Kortom: als uit beleid of een verordening volgt dat er aangetoond moet worden dat er voldoende maatschappelijk draagvlak is, dan zal een initiatiefnemer zich hiervoor moeten inspannen. Als een initiatiefnemer zich niet voldoende inspant, dan kan dit reden zijn om planologische medewerking te weigeren. Of er inderdaad voldoende maatschappelijk draagvlak is, zal onder meer volgen uit een afweging tussen de belangen van omwonenden en het belang van de energietransitie.

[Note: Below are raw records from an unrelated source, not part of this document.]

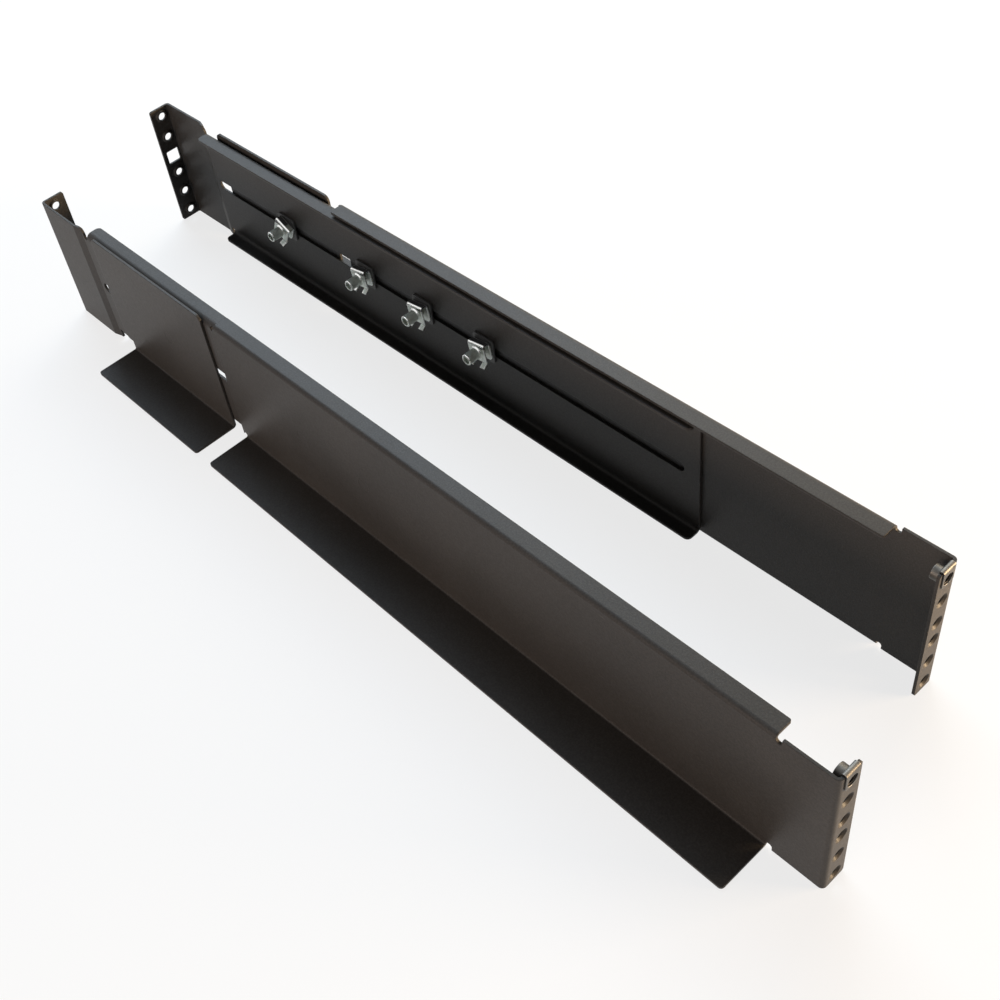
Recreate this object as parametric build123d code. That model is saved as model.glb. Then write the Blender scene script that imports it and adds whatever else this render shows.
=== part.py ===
from build123d import *
import os

# A pair of two-unit telescopic rack rails in folded sheet steel, mirror images of each other.
# Millimetres, +Z up. The ends that meet the front posts of the rack look along -Y.
# One rail is drawn with its shelf towards -X and its ears and nuts towards +X, then placed or mirrored.

# Hole pattern of a nineteen inch rack
RACK_UNIT = 44.45
RACK_UNITS = 2
HOLE_PITCH = 15.875
EAR_PLAY = 0.8
MOUNTING_HOLE_RADIUS = 2.7
SQUARE_HOLE = 9.5
SQUARE_HOLE_CORNER = 0.8
SQUARE_HOLE_INDEX = 3

# Sheet steel and how it is folded
SHEET = 1.5
BEND_RADIUS = 1.0
SLIDE_GAP = 0.15
RELIEF_WIDTH = 3.2
RELIEF_DEPTH = 3.8
EAR_CORNER = 1.5
FLANGE_CORNER = 1.2
SHELF_CORNER = 2.0

# Pressed countersinks round the mounting holes
DIMPLE_RADIUS = 3.9
DIMPLE_DEPTH = 1.2
DIMPLE_WALL = 0.9
DIMPLE_EDGE = 0.4

# Front rail: web, front ear, narrow top flange and wide bottom shelf
RAIL_LENGTH = 415.0
FRONT_EAR_WIDTH = 13.8
FRONT_HOLE_LINE = 7.4
FOLD_START = 29.8
TOP_FLANGE_WIDTH = 10.2
SHELF_WIDTH = 29.2

# Rear bracket: rear ear, flat plate, joggle and slotted channel, nested on the rail's outer face
CLOSED_LENGTH = 601.5
BRACKET_LENGTH = 465.5
REAR_EAR_WIDTH = 15.6
REAR_HOLE_LINE = 8.0
PLATE_LENGTH = 39.5
JOGGLE_LENGTH = 6.0
CHANNEL_SETBACK = 1.5
PLATE_CORNER = 5.0
CHANNEL_RISE = 2.5
CHANNEL_DROP = 3.2
CHANNEL_WIDTH = 10.2
CHANNEL_BEND = 2.5
CHANNEL_CORNER = 3.0
SLOT_HEIGHT = 6.6
SLOT_FRONT_MARGIN = 10.0
SLOT_BACK_MARGIN = 2.0

# Rear support: short plate with its own piece of shelf, held through the slot
SUPPORT_GAP = 10.5
SUPPORT_BACK_GAP = 13.5
SUPPORT_SHELF_SETBACK = 7.0
SUPPORT_TOP_DROP = 0.7
SUPPORT_TAIL_RISE = 8.0
SUPPORT_CORNER = 4.0
SUPPORT_STUD_OFFSET = 8.0

# Flush-head studs, fixed in the sheet
STUD_RADIUS = 2.5
STUD_FIT = 0.02
STUD_HEAD_RADIUS = 3.9
STUD_HEAD_HEIGHT = 0.9
STUD_REACH = 12.4
STUD_CHAMFER = 0.6
STUD_COUNT = 3
STUD_SPACING = 52.6
STUD_END_MARGIN = 18.1

# Square washers
WASHER_SIZE = 16.0
WASHER_THICKNESS = 1.2
WASHER_CORNER = 1.5
WASHER_PLAY = 0.2
SEAT_GAP = 0.1

# Wing nuts folded from strip: two leaves, a drawn barrel and two turned-out wings
NUT_FIT = 0.05
NUT_SHEET = 1.0
NUT_WIDTH = 13.0
NUT_HEIGHT = 12.4
NUT_DEPTH = 5.3
NUT_BEND = 0.7
NUT_CORNER = 2.5
WING_WIDTH = 3.4
WING_REACH = 2.6
WING_FLARE = 1.6
BARREL_RADIUS = 3.5
BARREL_LENGTH = 8.5
BARREL_ROOT = 0.8
BARREL_CHAMFER = 0.4

# Spring clip nut over the top edge of each front ear
CLIP_SHEET = 0.6
CLIP_GAP = 0.1
CLIP_TOP_GAP = 0.5
CLIP_WIDTH = 8.4
CLIP_FRONT_LEAF = 9.8
CLIP_BACK_LEAF = 12.5
CLIP_CORNER = 1.5
CLIP_FOLD_SHARE = 0.45
CLIP_HOLE_PLAY = 0.6
CLIP_BARREL_RADIUS = 3.8
CLIP_BARREL_LENGTH = 4.2
CLIP_THREAD_RADIUS = 2.1

# How the two rails stand side by side, and how far each wing nut is turned, from the back nut forward
PAIR_SPACING = 119.4
PAIR_STAGGER = 28.8
NUT_TURNS = {"right": (14, -6, 3, -9), "left": (26, -11, -9, -10)}

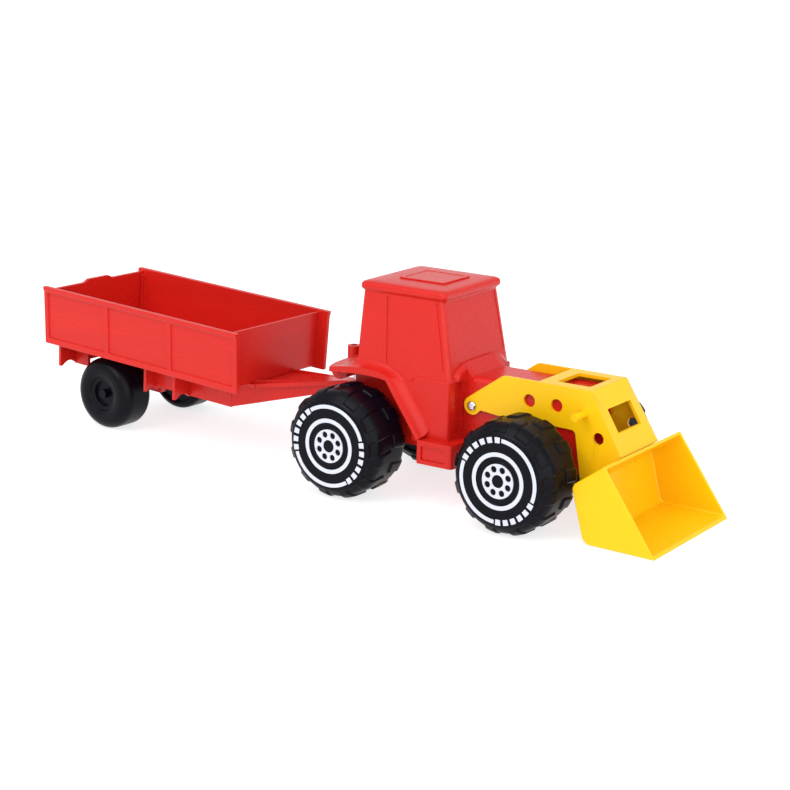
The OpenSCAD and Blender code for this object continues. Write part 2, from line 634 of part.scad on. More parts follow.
// ---------- assembly ----------
body();
chassis();
loader_pin();
hitch_pin();
loader_frame();
bucket();
bucket_pin();
axle(0);  // rear_axle
axle_caps(0);  // rear_axle_caps
rear_place(-1, tyre_y) tyre();  // tyre_rear_right
rear_place(1, tyre_y) tyre();  // tyre_rear_left
rear_place(-1, tyre_y + hub_t - hub_sink) hub();  // hub_rear_right
rear_place(1, tyre_y + hub_t - hub_sink) hub();  // hub_rear_left
rear_place(-1, face_y) tyre_print(print_turn[0]);  // print_rear_right
rear_place(1, face_y) tyre_print(print_turn[0]);  // print_rear_left
axle(wheelbase);  // front_axle
axle_caps(wheelbase);  // front_axle_caps
front_place(-1, tyre_y) tyre();  // tyre_front_right
front_place(1, tyre_y) tyre();  // tyre_front_left
front_place(-1, tyre_y + hub_t - hub_sink) hub();  // hub_front_right
front_place(1, tyre_y + hub_t - hub_sink) hub();  // hub_front_left
front_place(-1, face_y) tyre_print(print_turn[1]);  // print_front_right
front_place(1, face_y) tyre_print(print_turn[1]);  // print_front_left
trailer_chassis();
trailer_box();
tailgate();
trailer_axle();
trailer_axle_caps();
cart_wheel(-1);  // trailer_wheel_right
cart_wheel(1);  // trailer_wheel_left
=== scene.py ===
"""Sandpit tractor with front loader and trailer: the looks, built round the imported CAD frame.

Shapes are modelled in millimetres. Tractor pieces use x forwards from the rear axle, y to the left and
z up from the ground. Trailer pieces use the same axes from the middle of the trailer's own axle, and
turn with the trailer. A side is -1 for the right and +1 for the left.
"""
import json
import math

import bmesh
import bpy
from mathutils import Matrix, Vector


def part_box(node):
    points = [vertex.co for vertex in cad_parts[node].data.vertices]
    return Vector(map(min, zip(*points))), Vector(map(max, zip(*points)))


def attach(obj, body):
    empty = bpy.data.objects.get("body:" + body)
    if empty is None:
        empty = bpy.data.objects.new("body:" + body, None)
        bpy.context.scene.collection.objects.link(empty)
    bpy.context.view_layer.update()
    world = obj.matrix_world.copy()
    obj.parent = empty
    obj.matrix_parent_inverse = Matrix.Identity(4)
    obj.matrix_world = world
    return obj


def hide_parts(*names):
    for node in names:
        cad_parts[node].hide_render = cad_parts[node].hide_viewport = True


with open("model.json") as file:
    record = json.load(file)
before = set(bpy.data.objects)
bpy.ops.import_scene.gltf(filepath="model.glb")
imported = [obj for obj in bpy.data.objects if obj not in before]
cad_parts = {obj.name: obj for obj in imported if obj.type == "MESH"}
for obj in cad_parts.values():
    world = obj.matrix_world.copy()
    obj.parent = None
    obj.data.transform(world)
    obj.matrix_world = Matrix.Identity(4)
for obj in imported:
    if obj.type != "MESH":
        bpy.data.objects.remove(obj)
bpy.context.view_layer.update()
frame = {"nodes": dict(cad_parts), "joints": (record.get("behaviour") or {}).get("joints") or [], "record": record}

MM = 0.001
SIDES = ((-1, "right"), (1, "left"))
JOINTS = {j["name"]: j for j in frame["joints"]}


# ---------------------------------------------------------------- places from the frame
def joint_point(name):
    return Vector(JOINTS[name]["pos_m"])


def axes_matrix(x, y, z, origin):
    """Placement whose local axes are x, y, z, taking millimetres to metres."""
    turn = Matrix((x, y, z)).transposed().to_4x4()
    return Matrix.Translation(origin) @ turn @ Matrix.Scale(MM, 4)


rear_axle = joint_point("rear_wheels_roll")
front_axle = joint_point("front_wheels_roll")
TYRE_R = rear_axle.z / MM
WHEELBASE = (front_axle.x - rear_axle.x) / MM
TRACTOR = axes_matrix((1, 0, 0), (0, 1, 0), (0, 0, 1), (rear_axle.x, 0, 0))

cart_axle = joint_point("trailer_wheels_roll")
cart_left = Vector(JOINTS["trailer_wheels_roll"]["axis"]).normalized()
cart_up = Vector(JOINTS["tailgate_lift"]["axis"]).normalized()
TRAILER = axes_matrix(cart_left.cross(cart_up), cart_left, cart_up, cart_axle)
CART_R = cart_axle.z / MM


# ---------------------------------------------------------------- outlines
def fillet(points, radii, steps=4):
    """Outline with its corners rounded; radii is one number, or one for each corner."""
    count = len(points)
    radii = radii if hasattr(radii, "__len__") else [radii] * count
    out = []
    for i in range(count):
        corner = Vector(points[i])
        back = Vector(points[i - 1]) - corner
        on = Vector(points[(i + 1) % count]) - corner
        half = back.angle(on) / 2
        if radii[i] <= 0 or half > math.radians(89):
            out.append(corner)
            continue
        reach = min(radii[i] / math.tan(half), 0.49 * back.length, 0.49 * on.length)
        radius = reach * math.tan(half)
        back.normalize()
        on.normalize()
        centre = corner + (back + on).normalized() * (radius / math.sin(half))
        first, last = corner + back * reach - centre, corner + on * reach - centre
        start = math.atan2(first.y, first.x)
        sweep = math.atan2(last.y, last.x) - start
        sweep = (sweep + math.pi) % (2 * math.pi) - math.pi
        for k in range(steps + 1):
            a = start + sweep * k / steps
            out.append(centre + radius * Vector((math.cos(a), math.sin(a))))
    return out


def arc(centre, radius, start, end, steps=8):
    """Points of an arc, angles in degrees."""
    turns = [math.radians(start + (end - start) * k / steps) for k in range(steps + 1)]
    return [(centre[0] + radius * math.cos(a), centre[1] + radius * math.sin(a)) for a in turns]


def across(side, near, far):
    """Both ends, in rising order, of a stretch of y between two distances from the middle."""
    return sorted((side * near, side * far))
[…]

Participatie in coronatijden
De praktische invulling van de inspanningsverplichting komt in deze (en eerdere) uitspraken goed naar voren. Het organiseren van informatieavonden en het financieel participeren van omwonenden en buurtverenigingen komt in ieder geval steeds weer terug.
De invulling van participatie in deze coronatijden is (nog) geen onderwerp van discussie geweest in de rechtspraak. Wij kunnen ons voorstellen dat de praktische invulling van deze inspanningsverplichting waarschijnlijk lastiger en tijdrovender is in deze tijden. Het zal de nodige creativiteit van initiatiefnemers vragen, bijvoorbeeld door het faciliteren van online tools zoals online informatieavonden. Zo lang aangetoond kan worden dat er voldoende inspanningen zijn verricht met dergelijke online tools en de omwonenden ook daadwerkelijk via dergelijke tools kunnen participeren, zal mijn inziens wel voldaan kunnen worden aan de inspanningsverplichting met betrekking tot informatiebijeenkomsten.
Mocht er na deze inspanningen nog steeds onvrede zijn bij direct omwonenden, dan betekent dit nog niet dat er onvoldoende draagvlak is. Zoals gezegd, zal het bevoegd gezag de belangen moeten afwegen. Onvrede is iets anders dan onvoldoende draagvlak.
Participatie in de Omgevingswet
De jurisprudentie waarin de praktische invulling van de inspanningsverplichting uiteen wordt gezet, zal in de toekomst ook van belang blijven. In de Omgevingswet wordt immers meer aandacht besteed aan participatie dan in de huidige wetgeving.
Bij omgevingsvisies, programma’s en omgevingsplannen zal het bevoegd gezag moeten aangeven hoe burgers, bedrijven en maatschappelijke organisaties bij het plan zijn betrokken. Het bevoegd gezag heeft daarbij een motiveringsplicht.
Bij de aanvraag van een omgevingsvergunning moet door initiatiefnemer worden aangegeven of er participatie heeft plaatsgevonden en zo ja, hoe burgers, bedrijven, maatschappelijke organisaties en bestuursorganen zijn betrokken bij de voorbereiding van de aanvraag. Daarnaast kan een gemeenteraad straks aangeven voor welke gebieden en voor welke activiteiten er burgerparticipatie moet plaatsvinden in het vergunningsverleningsproces. Het is als initiatiefnemer onder de Omgevingswet dus van belang om na te gaan of burgerparticipatie in een bepaald gebied voor een bepaald project moet plaatsvinden.
In de Omgevingswet is niet vastgelegd hoe participatie plaatsvindt. Het is aan de initiatiefnemer om vorm te geven aan participatie. De praktische invulling van de inspanningsverplichting in de besproken uitspraken kan dus ook onder de Omgevingswet nog van belang zijn.